### WHAT YOU SHOULD DO
List every line below containing "frame".

### DATA SHOWN

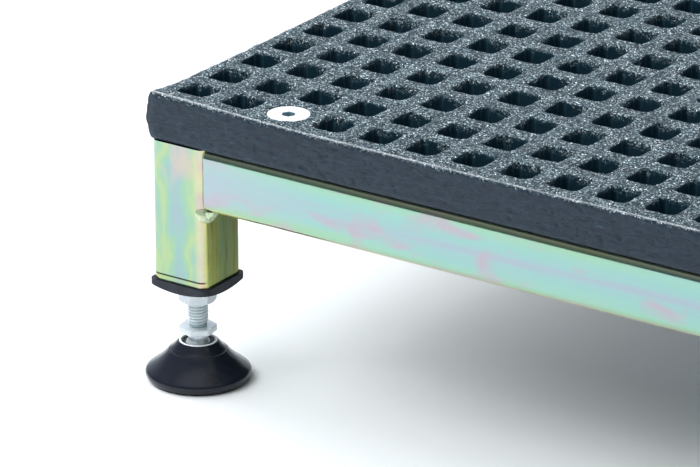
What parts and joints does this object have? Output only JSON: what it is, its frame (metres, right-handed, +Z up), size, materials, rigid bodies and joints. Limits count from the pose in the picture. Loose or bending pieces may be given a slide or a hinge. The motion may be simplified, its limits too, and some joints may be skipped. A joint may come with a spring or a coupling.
{
  "type": "stage riser platform",
  "caption": "Low stage riser with a gritted square-mesh grating deck on a square tube frame, standing on short legs with screw-adjusted ball-jointed levelling feet.",
  "frame": {"origin": "on the floor under the centre of the deck", "axes": "+Z up, +X along the long side, the front at -Y"},
  "size_m": [0.6092, 0.4102, 0.142],
  "materials": {
    "grp_deck": "gritted, charcoal with pale and dark grains; satin blue-black sealed edge",
    "zinc_yellow": "yellow passivated zinc, faintly iridescent",
    "zinc_bright": "bright zinc",
    "ring_steel": "blackened spring steel",
    "insert_plastic": "matte black",
    "foot_plastic": "glossy black",
    "pad_rubber": "matte black"
  },
  "bodies": {
    "platform": {"deck_panel": "grp_deck", "rail_front": "zinc_yellow", "rail_rear": "zinc_yellow", "rail_left": "zinc_yellow", "rail_right": "zinc_yellow", "weld_beads": "zinc_yellow", "deck_screws": "zinc_bright", "rivet_nuts": "zinc_bright", "leg_front_left": "zinc_yellow", "tube_insert_front_left": "insert_plastic", "captive_nut_front_left": "zinc_bright", "leg_front_right": "zinc_yellow", "tube_insert_front_right": "insert_plastic", "captive_nut_front_right": "zinc_bright", "leg_rear_left": "zinc_yellow", "tube_insert_rear_left": "insert_plastic", "captive_nut_rear_left": "zinc_bright", "leg_rear_right": "zinc_yellow", "tube_insert_rear_right": "insert_plastic", "captive_nut_rear_right": "zinc_bright"},
    "lock_nut_front_left": {"lock_nut_front_left": "zinc_bright"},
    "ball_front_left": {"ball_front_left": "zinc_bright"},
    "stud_front_left": {"stud_front_left": "zinc_bright"},
    "ball_ring_front_left": {"ball_ring_front_left": "ring_steel"},
    "foot_front_left": {"foot_base_front_left": "foot_plastic", "foot_pad_front_left": "pad_rubber"},
    "lock_nut_front_right": {"lock_nut_front_right": "zinc_bright"},
    "ball_front_right": {"ball_front_right": "zinc_bright"},
    "stud_front_right": {"stud_front_right": "zinc_bright"},
    "ball_ring_front_right": {"ball_ring_front_right": "ring_steel"},
    "foot_front_right": {"foot_base_front_right": "foot_plastic", "foot_pad_front_right": "pad_rubber"},
    "lock_nut_rear_left": {"lock_nut_rear_left": "zinc_bright"},
    "ball_rear_left": {"ball_rear_left": "zinc_bright"},
    "stud_rear_left": {"stud_rear_left": "zinc_bright"},
    "ball_ring_rear_left": {"ball_ring_rear_left": "ring_steel"},
    "foot_rear_left": {"foot_base_rear_left": "foot_plastic", "foot_pad_rear_left": "pad_rubber"},
    "lock_nut_rear_right": {"lock_nut_rear_right": "zinc_bright"},
    "ball_rear_right": {"ball_rear_right": "zinc_bright"},
    "stud_rear_right": {"stud_rear_right": "zinc_bright"},
    "ball_ring_rear_right": {"ball_ring_rear_right": "ring_steel"},
    "foot_rear_right": {"foot_base_rear_right": "foot_plastic", "foot_pad_rear_right": "pad_rubber"}
  },
  "joints": [
    {"name": "height_front_left", "type": "slide", "parent": "platform", "child": "ball_front_left", "axis": [0, 0, 1], "range_m": [-0.018, 0.011]},
    {"name": "screw_front_left", "type": "hinge", "parent": "ball_front_left", "child": "stud_front_left", "pos_m": [-0.2796, -0.1801, 0.0156], "axis": [0, 0, 1], "range_deg": [-4320, 2640]},
    {"name": "tilt_x_front_left", "type": "hinge", "parent": "ball_front_left", "child": "ball_ring_front_left", "pos_m": [-0.2796, -0.1801, 0.0156], "axis": [1, 0, 0], "range_deg": [-12, 12]},
    {"name": "tilt_y_front_left", "type": "hinge", "parent": "ball_ring_front_left", "child": "foot_front_left", "pos_m": [-0.2796, -0.1801, 0.0156], "axis": [0, 1, 0], "range_deg": [-12, 12]},
    {"name": "lock_nut_front_left", "type": "hinge", "parent": "platform", "child": "lock_nut_front_left", "pos_m": [-0.2796, -0.1801, 0.0422], "axis": [0, 0, 1], "range_deg": [0, 90]},
    {"name": "height_front_right", "type": "slide", "parent": "platform", "child": "ball_front_right", "axis": [0, 0, 1], "range_m": [-0.018, 0.011]},
    {"name": "screw_front_right", "type": "hinge", "parent": "ball_front_right", "child": "stud_front_right", "pos_m": [0.2796, -0.1801, 0.0156], "axis": [0, 0, 1], "range_deg": [-4320, 2640]},
    {"name": "tilt_x_front_right", "type": "hinge", "parent": "ball_front_right", "child": "ball_ring_front_right", "pos_m": [0.2796, -0.1801, 0.0156], "axis": [1, 0, 0], "range_deg": [-12, 12]},
    {"name": "tilt_y_front_right", "type": "hinge", "parent": "ball_ring_front_right", "child": "foot_front_right", "pos_m": [0.2796, -0.1801, 0.0156], "axis": [0, 1, 0], "range_deg": [-12, 12]},
    {"name": "lock_nut_front_right", "type": "hinge", "parent": "platform", "child": "lock_nut_front_right", "pos_m": [0.2796, -0.1801, 0.0422], "axis": [0, 0, 1], "range_deg": [0, 90]},
    {"name": "height_rear_left", "type": "slide", "parent": "platform", "child": "ball_rear_left", "axis": [0, 0, 1], "range_m": [-0.018, 0.011]},
    {"name": "screw_rear_left", "type": "hinge", "parent": "ball_rear_left", "child": "stud_rear_left", "pos_m": [-0.2796, 0.1801, 0.0156], "axis": [0, 0, 1], "range_deg": [-4320, 2640]},
    {"name": "tilt_x_rear_left", "type": "hinge", "parent": "ball_rear_left", "child": "ball_ring_rear_left", "pos_m": [-0.2796, 0.1801, 0.0156], "axis": [1, 0, 0], "range_deg": [-12, 12]},
    {"name": "tilt_y_rear_left", "type": "hinge", "parent": "ball_ring_rear_left", "child": "foot_rear_left", "pos_m": [-0.2796, 0.1801, 0.0156], "axis": [0, 1, 0], "range_deg": [-12, 12]},
    {"name": "lock_nut_rear_left", "type": "hinge", "parent": "platform", "child": "lock_nut_rear_left", "pos_m": [-0.2796, 0.1801, 0.0422], "axis": [0, 0, 1], "range_deg": [0, 90]},
    {"name": "height_rear_right", "type": "slide", "parent": "platform", "child": "ball_rear_right", "axis": [0, 0, 1], "range_m": [-0.018, 0.011]},
    {"name": "screw_rear_right", "type": "hinge", "parent": "ball_rear_right", "child": "stud_rear_right", "pos_m": [0.2796, 0.1801, 0.0156], "axis": [0, 0, 1], "range_deg": [-4320, 2640]},
    {"name": "tilt_x_rear_right", "type": "hinge", "parent": "ball_rear_right", "child": "ball_ring_rear_right", "pos_m": [0.2796, 0.1801, 0.0156], "axis": [1, 0, 0], "range_deg": [-12, 12]},
    {"name": "tilt_y_rear_right", "type": "hinge", "parent": "ball_ring_rear_right", "child": "foot_rear_right", "pos_m": [0.2796, 0.1801, 0.0156], "axis": [0, 1, 0], "range_deg": [-12, 12]},
    {"name": "lock_nut_rear_right", "type": "hinge", "parent": "platform", "child": "lock_nut_rear_right", "pos_m": [0.2796, 0.1801, 0.0422], "axis": [0, 0, 1], "range_deg": [0, 90]}
  ],
  "couplings": [
    {"joint": "screw_front_left", "follows": "height_front_left", "rad_per_m": 4188.8},
    {"joint": "screw_front_right", "follows": "height_front_right", "rad_per_m": 4188.8},
    {"joint": "screw_rear_left", "follows": "height_rear_left", "rad_per_m": 4188.8},
    {"joint": "screw_rear_right", "follows": "height_rear_right", "rad_per_m": 4188.8}
  ]
}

### RESPONSE BELOW
What parts and joints does this object have? Output only JSON: what it is, its frame (metres, right-handed, +Z up), size, materials, rigid bodies and joints. Limits count from the pose in the picture. Loose or bending pieces may be given a slide or a hinge. The motion may be simplified, its limits too, and some joints may be skipped. A joint may come with a spring or a coupling.
  "caption": "Low stage riser with a gritted square-mesh grating deck on a square tube frame, standing on short legs with screw-adjusted ball-jointed levelling feet.",
  "frame": {"origin": "on the floor under the centre of the deck", "axes": "+Z up, +X along the long side, the front at -Y"},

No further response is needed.